### [Exercise task]
Only lines with the string "that" matter here; gather them from the material below.

### [Data section]
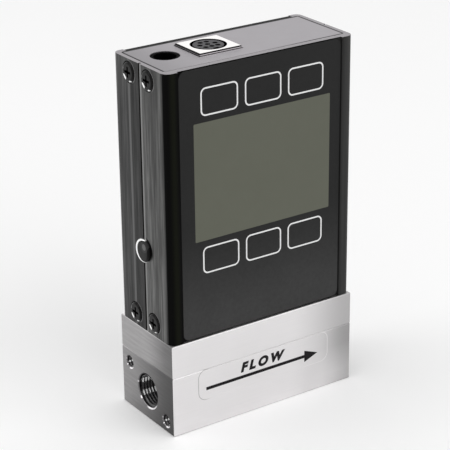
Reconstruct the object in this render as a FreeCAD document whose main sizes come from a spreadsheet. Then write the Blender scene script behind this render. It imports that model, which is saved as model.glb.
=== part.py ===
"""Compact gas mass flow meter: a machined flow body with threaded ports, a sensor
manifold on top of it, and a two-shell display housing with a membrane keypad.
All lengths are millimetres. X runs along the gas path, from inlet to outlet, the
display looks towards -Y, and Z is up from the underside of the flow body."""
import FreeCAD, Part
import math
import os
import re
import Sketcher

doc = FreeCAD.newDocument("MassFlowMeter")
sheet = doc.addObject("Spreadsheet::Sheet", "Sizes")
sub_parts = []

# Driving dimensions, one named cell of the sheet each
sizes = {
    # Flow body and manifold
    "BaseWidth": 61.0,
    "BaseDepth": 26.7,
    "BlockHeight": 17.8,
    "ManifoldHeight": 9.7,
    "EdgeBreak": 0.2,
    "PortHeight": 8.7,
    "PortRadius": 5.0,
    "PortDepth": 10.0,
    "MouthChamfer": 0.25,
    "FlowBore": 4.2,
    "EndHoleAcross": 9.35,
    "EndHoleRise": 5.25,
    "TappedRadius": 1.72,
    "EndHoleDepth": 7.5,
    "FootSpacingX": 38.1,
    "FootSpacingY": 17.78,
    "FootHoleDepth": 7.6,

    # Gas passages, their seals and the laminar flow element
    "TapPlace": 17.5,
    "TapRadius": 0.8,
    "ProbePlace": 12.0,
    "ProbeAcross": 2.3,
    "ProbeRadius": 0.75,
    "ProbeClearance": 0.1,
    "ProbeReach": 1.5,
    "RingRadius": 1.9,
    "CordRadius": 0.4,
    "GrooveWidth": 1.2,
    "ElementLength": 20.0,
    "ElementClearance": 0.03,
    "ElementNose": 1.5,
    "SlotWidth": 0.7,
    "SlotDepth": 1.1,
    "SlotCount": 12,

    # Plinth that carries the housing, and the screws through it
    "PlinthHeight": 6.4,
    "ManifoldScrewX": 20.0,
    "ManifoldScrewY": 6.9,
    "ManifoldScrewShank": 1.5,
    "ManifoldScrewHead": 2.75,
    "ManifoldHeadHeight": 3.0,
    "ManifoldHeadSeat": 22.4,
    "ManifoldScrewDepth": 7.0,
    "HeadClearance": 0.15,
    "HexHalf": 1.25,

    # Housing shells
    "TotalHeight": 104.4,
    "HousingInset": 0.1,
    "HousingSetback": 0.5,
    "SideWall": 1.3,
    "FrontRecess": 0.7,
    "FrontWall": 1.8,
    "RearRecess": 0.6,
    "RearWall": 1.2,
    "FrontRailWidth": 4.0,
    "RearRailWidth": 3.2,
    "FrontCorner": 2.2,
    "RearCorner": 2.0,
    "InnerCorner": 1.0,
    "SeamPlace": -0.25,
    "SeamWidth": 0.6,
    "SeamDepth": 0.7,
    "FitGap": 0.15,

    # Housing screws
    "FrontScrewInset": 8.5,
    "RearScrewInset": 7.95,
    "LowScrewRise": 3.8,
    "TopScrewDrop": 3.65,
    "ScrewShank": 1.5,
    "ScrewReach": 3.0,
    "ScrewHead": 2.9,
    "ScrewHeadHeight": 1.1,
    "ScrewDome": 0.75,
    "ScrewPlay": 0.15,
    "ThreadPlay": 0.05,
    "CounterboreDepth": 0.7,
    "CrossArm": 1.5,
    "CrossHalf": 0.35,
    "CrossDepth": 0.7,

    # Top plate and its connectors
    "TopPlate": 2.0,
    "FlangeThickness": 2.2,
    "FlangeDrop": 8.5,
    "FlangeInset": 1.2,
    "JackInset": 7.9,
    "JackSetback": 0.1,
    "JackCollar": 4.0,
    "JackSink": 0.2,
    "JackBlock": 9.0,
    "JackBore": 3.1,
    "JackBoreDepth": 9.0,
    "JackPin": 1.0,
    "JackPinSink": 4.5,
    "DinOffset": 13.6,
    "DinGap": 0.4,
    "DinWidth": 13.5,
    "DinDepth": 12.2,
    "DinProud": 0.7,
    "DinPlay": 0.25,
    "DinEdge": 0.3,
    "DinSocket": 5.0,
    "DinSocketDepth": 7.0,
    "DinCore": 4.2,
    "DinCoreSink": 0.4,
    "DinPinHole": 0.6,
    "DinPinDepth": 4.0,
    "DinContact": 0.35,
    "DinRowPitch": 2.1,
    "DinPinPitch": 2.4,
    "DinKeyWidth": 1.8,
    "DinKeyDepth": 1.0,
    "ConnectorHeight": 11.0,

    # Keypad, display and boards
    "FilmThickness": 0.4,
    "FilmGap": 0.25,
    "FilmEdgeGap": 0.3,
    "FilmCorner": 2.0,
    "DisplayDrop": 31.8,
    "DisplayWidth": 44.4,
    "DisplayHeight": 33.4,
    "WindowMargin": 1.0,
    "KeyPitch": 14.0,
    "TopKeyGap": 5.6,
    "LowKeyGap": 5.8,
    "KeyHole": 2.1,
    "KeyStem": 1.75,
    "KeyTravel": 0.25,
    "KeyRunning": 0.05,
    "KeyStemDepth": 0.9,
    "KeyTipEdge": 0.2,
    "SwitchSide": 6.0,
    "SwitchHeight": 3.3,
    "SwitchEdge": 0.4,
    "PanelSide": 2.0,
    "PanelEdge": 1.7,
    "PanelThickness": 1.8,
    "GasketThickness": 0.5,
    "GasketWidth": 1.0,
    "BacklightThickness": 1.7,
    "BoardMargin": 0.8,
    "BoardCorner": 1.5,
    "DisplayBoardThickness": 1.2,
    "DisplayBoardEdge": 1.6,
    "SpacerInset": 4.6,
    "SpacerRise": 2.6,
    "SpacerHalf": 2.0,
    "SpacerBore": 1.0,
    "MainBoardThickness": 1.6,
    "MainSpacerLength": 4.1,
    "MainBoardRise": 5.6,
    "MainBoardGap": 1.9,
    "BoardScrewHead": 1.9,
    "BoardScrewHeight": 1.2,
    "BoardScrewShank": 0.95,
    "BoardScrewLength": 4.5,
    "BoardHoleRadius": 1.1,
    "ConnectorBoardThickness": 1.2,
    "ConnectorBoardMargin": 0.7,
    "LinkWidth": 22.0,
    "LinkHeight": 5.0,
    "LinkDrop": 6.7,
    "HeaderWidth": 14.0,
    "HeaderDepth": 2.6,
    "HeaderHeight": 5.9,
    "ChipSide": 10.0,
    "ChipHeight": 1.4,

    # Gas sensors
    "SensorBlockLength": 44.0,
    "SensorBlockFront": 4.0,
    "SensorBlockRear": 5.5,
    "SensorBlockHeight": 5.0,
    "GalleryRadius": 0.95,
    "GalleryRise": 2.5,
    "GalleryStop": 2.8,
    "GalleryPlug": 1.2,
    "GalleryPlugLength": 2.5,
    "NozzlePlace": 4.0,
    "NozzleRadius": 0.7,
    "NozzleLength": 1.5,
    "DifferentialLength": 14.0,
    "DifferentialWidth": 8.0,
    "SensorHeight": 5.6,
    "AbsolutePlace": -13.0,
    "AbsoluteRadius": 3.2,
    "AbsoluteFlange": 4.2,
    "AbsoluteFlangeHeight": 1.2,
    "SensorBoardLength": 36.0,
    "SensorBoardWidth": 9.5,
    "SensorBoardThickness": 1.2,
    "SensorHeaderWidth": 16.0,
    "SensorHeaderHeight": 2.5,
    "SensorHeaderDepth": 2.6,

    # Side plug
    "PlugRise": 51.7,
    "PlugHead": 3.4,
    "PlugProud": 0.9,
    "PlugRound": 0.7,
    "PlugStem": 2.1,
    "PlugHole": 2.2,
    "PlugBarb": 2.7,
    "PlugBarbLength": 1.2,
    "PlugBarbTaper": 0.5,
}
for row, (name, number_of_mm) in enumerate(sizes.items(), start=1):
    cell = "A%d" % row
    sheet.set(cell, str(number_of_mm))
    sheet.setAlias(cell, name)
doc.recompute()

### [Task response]
Reconstruct the object in this render as a FreeCAD document whose main sizes come from a spreadsheet. Then write the Blender scene script behind this render. It imports that model, which is saved as model.glb.
    # Plinth that carries the housing, and the screws through it